On July 27, 2017, the Securities and Exchange Commission (“SEC”) brought an enforcement action against Halliburton Company, a Houston-based oilfield services corporation. Specifically, the SEC alleged that Halliburton violated the books and records and internal accounting controls provisions of the Foreign Corrupt Practices Act (“FCPA”) by utilizing a local Angolan company to obtain business from the Angolan state oil company. In the Matter of Halliburton Company and Jeannot Lorenz, Admin. Proc. No. 3-18080 (July 27, 2017) (“Order”). Without admitting or denying the alleged conduct and charges, Halliburton agreed to pay approximately $29.2 million to settle SEC charges stemming from the long-running investigation which commenced in 2011. As part of the Order, former Halliburton Vice-President Jeannot Lorenz, who allegedly spearheaded the conduct that formed the basis for the company’s settlement, agreed to pay a $75,000 penalty for “causing” the company’s underlying violations, circumventing internal accounting controls, and falsifying books and records.
According to the SEC, in early 2008, officials at Angola’s state oil company—Sonangol—threatened to veto subcontracting work to Halliburton if the company didn’t utilize additional local content as required by Angolan regulations governing foreign companies operating in Angola. In response, Halliburton tasked Lorenz, who had previous experience cultivating relationships and business networks in Angola, to lead efforts to partner with more local Angolan-owned businesses. When a new round of oil company projects in Angola came up for bid in April 2009, Lorenz engaged in extensive, multi-year negotiations in an attempt to retain a local Angolan company owned by a former Halliburton employee. The former employee was a friend and neighbor of the Sonangol official who had the authority to award subcontracts.

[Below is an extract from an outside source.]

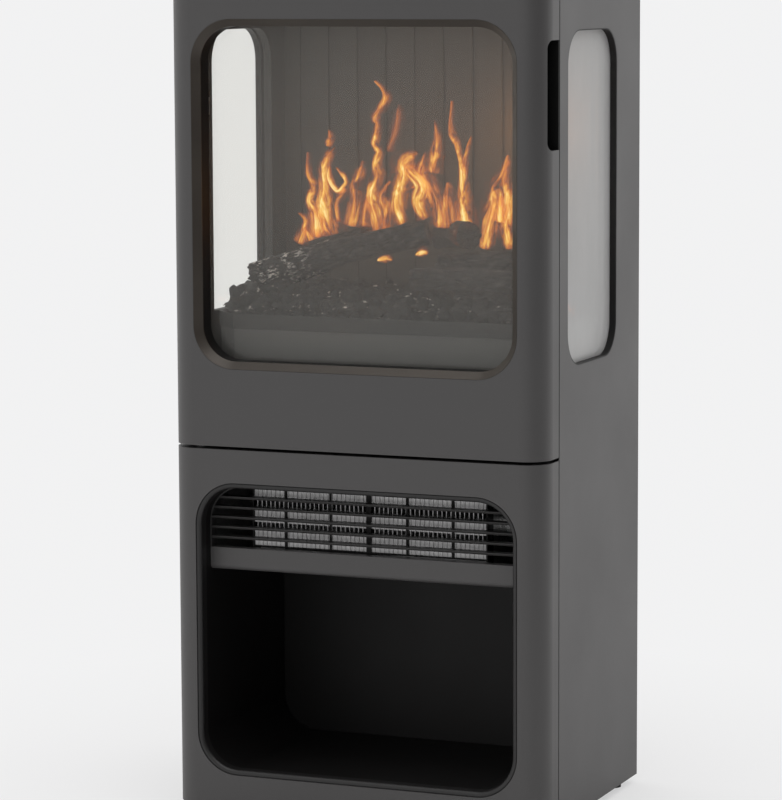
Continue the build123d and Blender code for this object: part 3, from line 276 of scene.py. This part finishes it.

Lorenz repeatedly attempted to get internal approval of various proposed contracts with the local firm. The Order notes that on a number of occasions over the course of these negotiations, personnel from various Halliburton departments raised concerns about the contracts being contemplated. Halliburton ultimately entered into an interim consulting agreement in February 2010, which was backdated to September 2009, and a Real Estate Transaction Management Agreement on May 1, 2010. The company eventually paid $3.705 million to the local Angolan firm as part of these contracts, and Sonangol subsequently approved the award of seven lucrative subcontracts to Halliburton, which resulted in approximately $14 million of profit to the company.

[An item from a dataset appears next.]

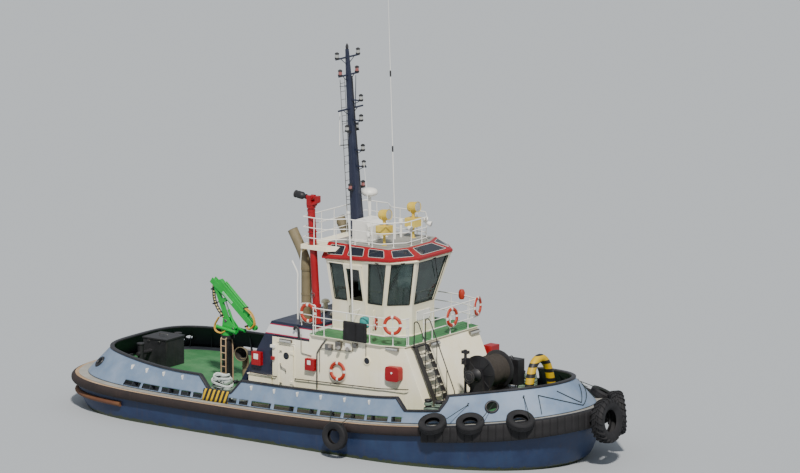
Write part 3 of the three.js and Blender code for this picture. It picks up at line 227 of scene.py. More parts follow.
def volume_of(points: Array, faces: list[Array]) -> float:
    """Signed volume inside faces, as a sum of fans of tetrahedra; negative when they face in.

    Args:
        points: Corners of the faces.
        faces: Groups of faces with as many corners each.

    Returns:
        The volume.
    """
    total = 0.0
    for group in faces:
        first = points[group[:, :1]]
        a, b = points[group[:, 1:-1]], points[group[:, 2:]]
        total += float(np.einsum("nki,nki->", np.broadcast_to(first, a.shape), np.cross(a, b)))
    return total / 6


def flat_ring(inner: float, outer: float, low: float, high: float) -> list:
    """Profile of a flat ring for the lathe, or of a disc when its inner radius is nought."""
    return [(inner, low), (outer, low), (outer, high), (inner, high)]


PLANES = {
    "xy": np.array([[1.0, 0, 0], [0, 1, 0], [0, 0, 1]]),
    "xz": np.array([[1.0, 0, 0], [0, 0, 1], [0, 1, 0]]),
    "yz": np.array([[0.0, 1, 0], [0, 0, 1], [1, 0, 0]]),
}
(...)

The Order explores in some detail the internal processes that Lorenz violated over the course of his negotiations with the local Angolan firm. First, Lorenz violated Halliburton’s internal accounting controls by (1) first selecting the local Angolan company as a potential business partner, and (2) subsequently backing into the list of services that were to be contracted for. Company policy was to first assess the company’s need for a particular material or service, rather than the potential supplier itself. Second, Lorenz failed to conduct competitive bidding relating to the selection of Sonangol or substantiate the need for a single source of supply. Third, Lorenz ignored a company internal accounting control that required contracts worth more than $10,000 in high-risk countries like Angola to be reviewed and approved by an internal committee.
According to the Order, Halliburton agreed to pay the SEC $14 million in disgorgement plus $1.2 million in prejudgment interest, along with a $14 million civil penalty. The company also agreed to an independent compliance monitor for eighteen months, which is in line with a recent increased focus by the DOJ and the SEC on requiring compliance monitors as part of significant FCPA enforcement actions. The imposition of a compliance monitor is also less than surprising given that Halliburton previously settled alleged FCPA violations with the DOJ and the SEC in 2009.
Halliburton’s settlement comes during a period of reported uncertainty about how vigorously the new administration will pursue FCPA enforcement. See generally Shearman & Sterling LLP, Recent Trends and Patterns in the Enforcement of the Foreign Corrupt Practices Act (July 5, 2017). Though some commentators have opined that the Trump administration would fundamentally change the FCPA, senior SEC and DOJ officials in the new administration have expressed a continued commitment to FCPA enforcement. See, e.g., Acting Principal Deputy Assistant Attorney General Trevor N. McFadden Speaks at Anti-Corruption, Export Controls & Sanctions 10th Compliance Summit, available https://www.justice.gov/opa/speech/acting-principal-deputy-assistant-attorney-general-trevor-n-mcfadden-speaks-anti (noting that the “[DOJ] remains committed to enforcing the FCPA and to prosecuting fraud and corruption more generally”). The SEC’s enforcement action against Halliburton is consistent with the statements of these Administration officials. Although the underlying investigation commenced under the prior Administration, the enforcement action was approved under the new leadership and corroborates their professed commitment to FCPA enforcement. We will continue to monitor and review developments in this space, to see if this recent enforcement action is a sign of more investigations and enforcement actions to come, or if it is instead more emblematic of the new SEC and DOJ leadership “closing out” cases that have been pending for some time.